After a five-year span of being absent, the United Way thermometer was put up on Friday. 

United Way of the Bluegrass is a regional organization made up of nine different counties — Anderson, Bourbon, Clark, Fayette, Madison, Montgomery, Jessamine, Scott and Woodford. 

The organization has a Big Bold Goal that 10,000 families in the Bluegrass will be self-sufficient by 2020, said Carol Bates, vice president, regional partnerships of United Way of the Bluegrass.

“Everybody’s journey to self-sufficiency is different, and we recognize that,” Bates said. 

For economic success the organization focuses on four key drivers: basic needs, school readiness, student success and financial stability. 

“We look at what is the root of the problem,” Bates said. “So that we can provide funding or programming to those individual needs so that they are not repeaters.” 

The organization works with programs such as CKEEP, a tax aid service, Adult Education, the Community Senior Center in Nicholasville, and the Salvation Army, to provide communities in central Kentucky with long-term solutions. 

Normally the thermometer is placed at the courthouse, but due to Spooky Time on Main activities on Halloween, it will remain at Central Office until Tuesday. 

The thermometer, which resides on a frame built by the Jessamine County Future Farmers of America, is a gauge to show how much money has been raised for the Jessamine County Campaign.  

The money that comes from various businesses and organizations in Jessamine County, including the school board, goes back into the community through various programs.  

Those who need assistance and would like to learn more about the various programs provided by the United Way of the Bluegrass can either find the information on their website, www.uwbg.org or can call the 24/7 call center at 211. 

“We receive so much benefit from this, that’s why it’s so important,” Superintendent Kathy Fields said. 

After the thermometer was put up Fields met with her superintendent forum — a group of students ranging from athletes to artists who are in this group from fourth grade until graduation. 

“They don’t hesitate at all to tell me what they think and i love it,” Fields said. 

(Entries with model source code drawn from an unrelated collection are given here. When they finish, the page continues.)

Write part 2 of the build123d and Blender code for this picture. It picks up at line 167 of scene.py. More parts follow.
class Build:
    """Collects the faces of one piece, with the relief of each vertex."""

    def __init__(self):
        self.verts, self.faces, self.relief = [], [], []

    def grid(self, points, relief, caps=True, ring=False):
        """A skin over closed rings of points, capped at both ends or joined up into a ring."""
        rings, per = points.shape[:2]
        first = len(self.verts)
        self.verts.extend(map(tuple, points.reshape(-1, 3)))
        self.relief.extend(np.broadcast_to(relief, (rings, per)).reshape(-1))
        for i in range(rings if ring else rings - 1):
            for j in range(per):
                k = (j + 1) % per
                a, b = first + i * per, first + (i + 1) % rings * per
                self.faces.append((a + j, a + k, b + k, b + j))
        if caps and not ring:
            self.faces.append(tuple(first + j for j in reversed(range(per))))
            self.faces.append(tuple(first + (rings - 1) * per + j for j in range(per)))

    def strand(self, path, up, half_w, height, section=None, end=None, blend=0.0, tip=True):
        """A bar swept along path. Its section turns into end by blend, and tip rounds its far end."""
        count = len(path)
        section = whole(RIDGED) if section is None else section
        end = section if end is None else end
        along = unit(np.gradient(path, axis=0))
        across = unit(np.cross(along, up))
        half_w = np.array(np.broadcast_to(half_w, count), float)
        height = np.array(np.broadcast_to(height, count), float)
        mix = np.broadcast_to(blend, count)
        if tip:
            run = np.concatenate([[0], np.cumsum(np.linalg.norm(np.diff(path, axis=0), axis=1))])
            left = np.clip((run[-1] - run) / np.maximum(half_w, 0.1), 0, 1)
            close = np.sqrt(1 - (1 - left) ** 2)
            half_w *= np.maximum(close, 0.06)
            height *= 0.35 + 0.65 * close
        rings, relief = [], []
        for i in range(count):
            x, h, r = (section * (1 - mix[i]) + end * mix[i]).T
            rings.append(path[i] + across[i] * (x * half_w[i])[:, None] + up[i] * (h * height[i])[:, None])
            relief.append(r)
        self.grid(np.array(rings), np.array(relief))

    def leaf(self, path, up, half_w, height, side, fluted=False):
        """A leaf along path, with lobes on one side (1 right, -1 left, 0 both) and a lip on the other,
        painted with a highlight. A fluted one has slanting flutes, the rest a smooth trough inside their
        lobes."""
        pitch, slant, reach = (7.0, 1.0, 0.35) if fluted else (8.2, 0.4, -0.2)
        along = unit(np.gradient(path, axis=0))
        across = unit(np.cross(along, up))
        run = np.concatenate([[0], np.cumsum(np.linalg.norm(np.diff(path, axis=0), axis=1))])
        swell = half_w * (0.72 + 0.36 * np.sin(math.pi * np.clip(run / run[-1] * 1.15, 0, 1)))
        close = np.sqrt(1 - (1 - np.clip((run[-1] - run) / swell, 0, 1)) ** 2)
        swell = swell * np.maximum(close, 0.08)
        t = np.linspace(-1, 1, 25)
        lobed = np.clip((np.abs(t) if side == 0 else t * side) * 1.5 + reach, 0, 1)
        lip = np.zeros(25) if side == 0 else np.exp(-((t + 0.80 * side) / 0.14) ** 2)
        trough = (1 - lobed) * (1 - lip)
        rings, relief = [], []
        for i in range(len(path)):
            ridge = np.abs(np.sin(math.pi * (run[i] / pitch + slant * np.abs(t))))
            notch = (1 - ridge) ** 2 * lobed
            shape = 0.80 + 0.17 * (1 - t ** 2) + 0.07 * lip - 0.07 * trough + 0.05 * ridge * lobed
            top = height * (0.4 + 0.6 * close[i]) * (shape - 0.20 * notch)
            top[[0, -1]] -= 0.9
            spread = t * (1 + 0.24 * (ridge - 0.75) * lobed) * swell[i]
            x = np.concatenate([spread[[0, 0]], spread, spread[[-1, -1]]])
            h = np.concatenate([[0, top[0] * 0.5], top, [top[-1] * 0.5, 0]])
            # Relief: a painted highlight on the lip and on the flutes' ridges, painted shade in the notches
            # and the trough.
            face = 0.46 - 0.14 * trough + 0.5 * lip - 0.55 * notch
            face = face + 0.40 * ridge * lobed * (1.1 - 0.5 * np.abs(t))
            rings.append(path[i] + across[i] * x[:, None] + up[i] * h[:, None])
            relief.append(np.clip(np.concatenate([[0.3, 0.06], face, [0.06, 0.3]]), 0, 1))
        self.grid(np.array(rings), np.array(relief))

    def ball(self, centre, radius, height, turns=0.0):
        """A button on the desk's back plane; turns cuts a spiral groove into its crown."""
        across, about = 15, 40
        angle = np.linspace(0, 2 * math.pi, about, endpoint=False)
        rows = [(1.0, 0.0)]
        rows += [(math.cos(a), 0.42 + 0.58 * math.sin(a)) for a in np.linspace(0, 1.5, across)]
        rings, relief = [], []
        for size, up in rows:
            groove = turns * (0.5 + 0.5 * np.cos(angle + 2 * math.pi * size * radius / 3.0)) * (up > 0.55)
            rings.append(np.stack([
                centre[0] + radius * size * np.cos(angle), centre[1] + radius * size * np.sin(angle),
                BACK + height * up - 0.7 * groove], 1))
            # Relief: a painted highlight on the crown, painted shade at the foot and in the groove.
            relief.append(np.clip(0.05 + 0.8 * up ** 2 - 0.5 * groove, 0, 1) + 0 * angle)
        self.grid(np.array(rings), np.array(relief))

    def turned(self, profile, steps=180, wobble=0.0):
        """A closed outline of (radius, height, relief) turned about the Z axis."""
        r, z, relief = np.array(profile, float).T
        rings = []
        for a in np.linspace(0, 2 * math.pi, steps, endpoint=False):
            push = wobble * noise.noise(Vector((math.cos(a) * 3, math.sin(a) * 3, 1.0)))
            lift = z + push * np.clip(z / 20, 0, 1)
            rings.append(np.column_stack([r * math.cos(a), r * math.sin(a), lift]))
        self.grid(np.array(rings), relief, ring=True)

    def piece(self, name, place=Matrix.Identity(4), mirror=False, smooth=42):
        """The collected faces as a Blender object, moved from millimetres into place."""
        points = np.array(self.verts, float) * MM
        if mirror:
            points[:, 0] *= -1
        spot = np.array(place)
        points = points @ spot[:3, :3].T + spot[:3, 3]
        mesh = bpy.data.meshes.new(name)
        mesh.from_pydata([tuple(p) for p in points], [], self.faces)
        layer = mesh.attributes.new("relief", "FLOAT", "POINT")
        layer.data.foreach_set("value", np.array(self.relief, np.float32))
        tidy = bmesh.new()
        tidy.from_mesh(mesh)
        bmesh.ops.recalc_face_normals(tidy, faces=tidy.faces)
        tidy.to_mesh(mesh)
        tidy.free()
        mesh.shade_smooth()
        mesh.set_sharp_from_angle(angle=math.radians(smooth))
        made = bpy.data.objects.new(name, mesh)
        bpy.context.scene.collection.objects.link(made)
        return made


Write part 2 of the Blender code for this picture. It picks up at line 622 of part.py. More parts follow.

She said she will be placing the school-wide campaign in the hands of the students in the superintendent forum for them to use as a voice, and she is confident they will take it and run with it. 

Though the $25,000 goal is a combination of various sources, Fields said Jessamine County Schools will take it on as their own goal. 

The business campaigns for the United Way of the Bluegrass ends in December, but the school-wide campaign will go on until the spring. 

“We’re just so proud to partner with the United Way,” Fields said. 

Those who wish to monitor the progress of funds raised for Jessamine County can find the thermometer at the Jessamine County Courthouse.